M. Hervé Baro - C'est votre opinion, monsieur le sénateur. Personnellement, j'en ai développé une autre, à l'opposé de la vôtre. D'après moi, il faut rechercher la meilleure efficacité du système ; elle se mesure en résultats pour les élèves. Tant que nous constatons que des élèves arrivent au terme de l'école primaire avec des difficultés en lecture, en calcul, en expression orale ; tant que nous constatons que des élèves sortent du système éducatif sans qualification -50, 60 ou 100.000 par an, en tout cas un nombre assez important- ; tant que nous constatons que l'école reproduit, d'une manière certaine, les inégalités sociales, nous pensons que le système n'est pas totalement à l'image de ce que doit être la République, c'est-à-dire égalitaire.

M. Jean-Léonce Dupont, vice-président - Monsieur le secrétaire général, c'est déjà le cas : nous avons sans cesse augmenté les moyens et nous constatons a priori, statistiquement, une augmentation de l'illettrisme !

M. Hervé Baro. - Nous avons une augmentation de l'illettrisme, nous avons une diminution et même une réduction importante du nombre d'élèves sortant sans qualification. Les statistiques et les études montrent qu'il sera de plus en plus difficile de réduire ce nombre, d'où la nécessité d'augmenter l'encadrement éducatif pour réduire le nombre de sorties sans qualification.

Je ne dis pas ici qu'il faut augmenter systématiquement les moyens.

M. Jean-Léonce Dupont, vice-président - Toute votre démonstration a consisté à nous expliquer que, quand les effectifs diminuent, on ne pouvait pas diminuer mais, par contre, des besoins nouveaux devaient être couverts, notamment par les aides-éducateurs. D'ailleurs, on se posera le problème de leur avenir dans cinq ans ; non pas parce que les besoins n'existent pas, car ils existent. Comment trouver les moyens de répondre aux besoins qui sont infinis ?

M. Hervé Baro - Pour ma part, je suis attaché à l'amélioration de la performance du système. Je ne crois pas, contrairement à vous, que l'on puisse améliorer le système en corrélant la diminution des effectifs d'élèves à la diminution des effectifs d'enseignants, sinon le système va régresser au lieu de progresser. (Signe de dénégation de M. Dupont.)

Pourtant, au Syndicat des enseignants, comme pour vous, notre souci est d'arriver à un système le plus performant possible. Or, il a été démontré qu'il ne faut pas espérer améliorer le système d'un point de vue qualitatif en diminuant de façon quantitative le nombre de personnels d'enseignement.

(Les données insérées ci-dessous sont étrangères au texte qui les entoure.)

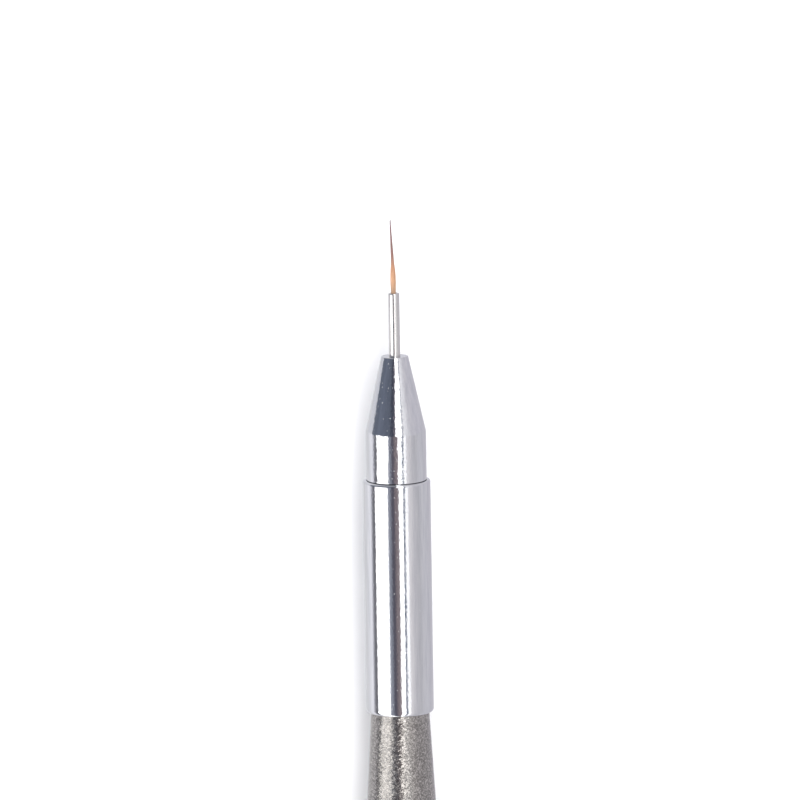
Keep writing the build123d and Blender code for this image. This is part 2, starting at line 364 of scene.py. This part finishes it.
def thread_material():
    """Waxed nylon thread, with its twist showing."""
    mat, tree, shader = new_material("thread")
    twist = {"Vector": stretched(tree, (1.0, 1.0)), "Scale": 9.0, "Distortion": 2.0}
    wave = add(tree, "ShaderNodeTexWave", twist, bands_direction="DIAGONAL")
    tint = set_ramp(
        add(tree, "ShaderNodeValToRGB", {"Fac": wave.outputs["Fac"]}),
        [(0.2, (0.52, 0.49, 0.42)), (0.8, (0.80, 0.77, 0.69))],
    )
    tree.links.new(tint.outputs["Color"], shader.inputs["Base Color"])
    shader.inputs["Roughness"].default_value = 0.55
    tree.links.new(bump(tree, wave.outputs["Fac"], 0.008 * MM), shader.inputs["Normal"])
    return mat


def epoxy_material(name, dark, light):
    """Cured epoxy: glossy and amber, clouded by small bubbles."""
    mat, tree, shader = new_material(name)
    cloud = noise(tree, (1.5, 1.5), 4.0)
    tint = set_ramp(add(tree, "ShaderNodeValToRGB", {"Fac": cloud}), [(0.3, dark), (0.7, light)])
    tree.links.new(tint.outputs["Color"], shader.inputs["Base Color"])
    tree.links.new(remap(tree, cloud, 0.3, 0.7, 0.12, 0.3), shader.inputs["Roughness"])
    shader.inputs["Coat Weight"].default_value = 0.4
    cells = add(tree, "ShaderNodeTexVoronoi", {"Vector": stretched(tree, (1.0, 1.0)), "Scale": 5.0})
    bubbles = remap(tree, cells.outputs["Distance"], 0.0, 0.2, 0.0, 1.0, True)
    tree.links.new(bump(tree, bubbles, 0.01 * MM), shader.inputs["Normal"])
    return mat


# ---------------------------------------------------------------- handle

TENON_CHAMFER = 0.5 * MM
TENON_RADIUS = 3.03 * MM
FLARE_LENGTH = 9.0 * MM
FLARE_SLOPE = 0.057
BELLY_FROM_SLEEVE = 32.0 * MM
TAIL_RADIUS = 2.0 * MM
TAIL_SLOPE = 0.024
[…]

M. Jean-Léonce Dupont, vice-président - C'est un a priori. Les nouvelles technologies et un certain nombre de donnes peuvent laisser penser qu'il y aura demain des façons d'évoluer différentes.

M. Hervé Baro - Quand il aura été démontré que les nouvelles technologies sont des instruments à la disposition de toutes les écoles, de tous les collèges et de tous les lycées, que les nouvelles technologies peuvent permettre de réduire les effectifs en enseignants,...

M. Jean-Léonce Dupont, vice-président - ...d'adapter, de corréler les effectifs à la diminution de la population scolaire...

M. Hervé Baro - ...alors, nous serons prêts à reprendre les débats. Pour l'instant, s'agissant des nouvelles technologies, je constate que nous n'en sommes qu'au stade du balbutiement à l'éducation nationale ; je ne parle que de ce que je connais. Je suis partisan du développement des nouvelles technologies et je suis partisan de l'adaptation du monde enseignant à leur utilisation, mais je ne veux pas lâcher la proie pour l'ombre et considérer que les nouvelles technologies nous permettront de mieux faire qu'aujourd'hui, à moindre coût. Nous verrons.

M. le Président - Très bien, monsieur le secrétaire général. Merci pour vos réponses très franches.